Sowohl vor dem Sozialgericht Freiburg (Az.: S 14 AS 4184/18 vom 09.05.2019) als auch im Berufungsverfahren beim Landessozialgericht Baden-Württemberg (Az.: L 1 AS 2007/19 vom 04.05.2020) scheiterte das Jobcenter und wurde zur Übernahme der Kosten für den Tiefgaragenstellplatz in Höhe von 25,56 Euro monatlich verurteilt. Die Revision vor dem Bundessozialgericht (BSG) wurde zwar zugelassen, jedoch vom BSG zurückgewiesen – insgesamt dauerte das Verfahren über drei Jahre!

Hartz IV Nachzahlung: Jobcenter muss 4 Prozent Zinsen zahlen

Als Begründung nannte das Bundessozialgericht, dass bei Hartz IV Bezug die vollen Kosten der Unterkunft und Heizung zu übernehmen sind – inklusive der Kosten für einen PKW Stellplatz – sofern es sich um einen einheitlichen Mietvertrag ohne Teilkündigung für den Stellplatz handle und die Gesamtkosten im Rahmen der Angemessenheit sind. Ausdrücklich bestehe in einem solchen Fall keine Obliegenheit zur Kostensenkung durch Untervermietung, da sich diese Pflicht weder aus § 22 Abs. 1 S. 3 SGB II noch aus § 2 Abs. 1 S. 1 SGB II noch ergebe.

Bundessozialgericht vom 19.05.2021 – Az.: B 14 AS 39/20 R

Rechtsprechung zum PKW Stellplatz ist nicht neu

Die Entscheidung des BSG im aktuellen Fall ist nachvollziehbar und spiegelt die Haltung der Sozialgerichte wider. Bereits im Jahr 2006 hatte das Bundessozialgericht (Az.: B 7b AS 10/06 R vom 07.11.2006) entschieden, dass bei Hartz IV Bezug der Stellplatz regelmäßig nicht zu den Kosten der Unterkunft und Heizung zählt – es sei denn, die Wohnung kann nicht ohne den Stellplatz angemietet werden und die Wohnkosten liegen inklusive der Miete für den PKW Stellplatz im Rahmen der Angemessenheit für den jeweiligen Wohnort. Auch Jahre später fällte das BSG unter Az.: B 4 AS 44/14 R vom 16.06.2015 ein gleichlautendes Urteil und bestätigte die Haltung.

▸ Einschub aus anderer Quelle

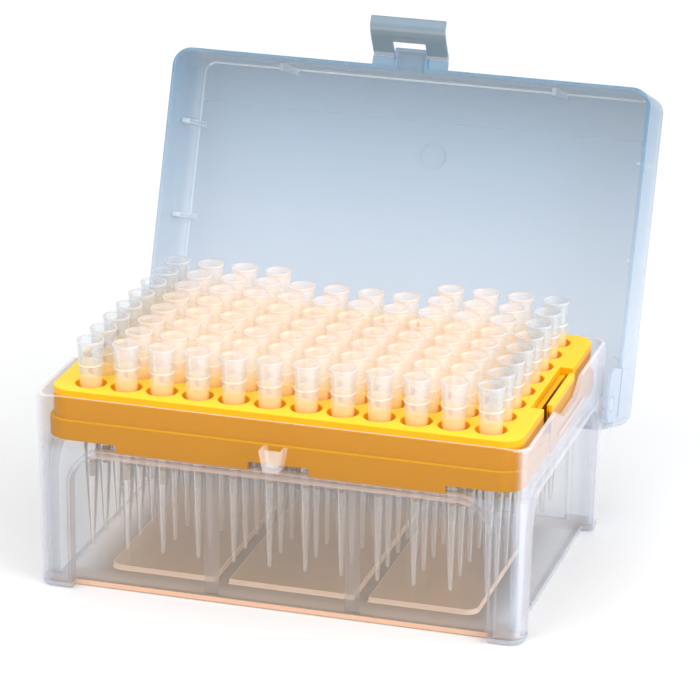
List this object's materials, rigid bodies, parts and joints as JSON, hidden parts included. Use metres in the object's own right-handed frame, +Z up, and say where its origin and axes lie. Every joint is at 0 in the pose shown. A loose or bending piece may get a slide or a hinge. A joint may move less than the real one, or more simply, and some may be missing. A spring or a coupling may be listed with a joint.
{
  "type": "pipette tip box",
  "caption": "Hinged clear box holding a rack of filter pipette tips, lid folded back and latch flap up.",
  "frame": {"origin": "middle of the base's footprint, on the floor", "axes": "+X to the right along the box, +Y to the back where the hinge is, +Z up"},
  "size_m": [0.127, 0.1367, 0.1195],
  "materials": {
    "base_plastic": "natural polypropylene, translucent",
    "rack_plastic": "yellow, satin",
    "lid_plastic": "natural polypropylene, translucent, cool",
    "latch_plastic": "natural polypropylene",
    "tip_plastic": "clear polypropylene",
    "filter_fibre": "porous white"
  },
  "bodies": {
    "base": {"base_box": "base_plastic", "tip_rack": "rack_plastic", "tips_column_01": "tip_plastic", "tips_column_02": "tip_plastic", "tips_column_03": "tip_plastic", "tips_column_04": "tip_plastic", "tips_column_05": "tip_plastic", "tips_column_06": "tip_plastic", "tips_column_07": "tip_plastic", "tips_column_08": "tip_plastic", "tips_column_09": "tip_plastic", "tips_column_10": "tip_plastic", "tips_column_11": "tip_plastic", "tips_column_12": "tip_plastic", "filters_column_01": "filter_fibre", "filters_column_02": "filter_fibre", "filters_column_03": "filter_fibre", "filters_column_04": "filter_fibre", "filters_column_05": "filter_fibre", "filters_column_06": "filter_fibre", "filters_column_07": "filter_fibre", "filters_column_08": "filter_fibre", "filters_column_09": "filter_fibre", "filters_column_10": "filter_fibre", "filters_column_11": "filter_fibre", "filters_column_12": "filter_fibre"},
    "lid": {"lid": "lid_plastic"},
    "latch": {"latch": "latch_plastic"}
  },
  "joints": [
    {"name": "lid_hinge", "type": "hinge", "parent": "base", "child": "lid", "pos_m": [0, 0.03623, 0.0339], "axis": [1, 0, 0], "range_deg": [0, 109.73]},
    {"name": "latch_fold", "type": "hinge", "parent": "lid", "child": "latch", "pos_m": [0, 0.07207, 0.10894], "axis": [1, 0, 0], "range_deg": [-30, 59]}
  ]
}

Hartz IV Bedürftige, die über einen von der Mietwohnung untrennbaren Stellplatz verfügen, sollten sich nicht vom Jobcenter zu einer – meist unmöglichen – Teilkündigung oder Untervermietung drängen lassen. In erster Linie sollten die örtlichen Richtlinien zu den angemessenen Wohnkosten am Wohnort sowie der Mietvertrag genaustens geprüft werden. Lehnt das Jobcenter die Kostenübernahme für den Stellplatz ab, obwohl alle Voraussetzungen zur Übernahme vorliegen, sollten Betroffene unbedingt fristgerecht Widerspruch erheben.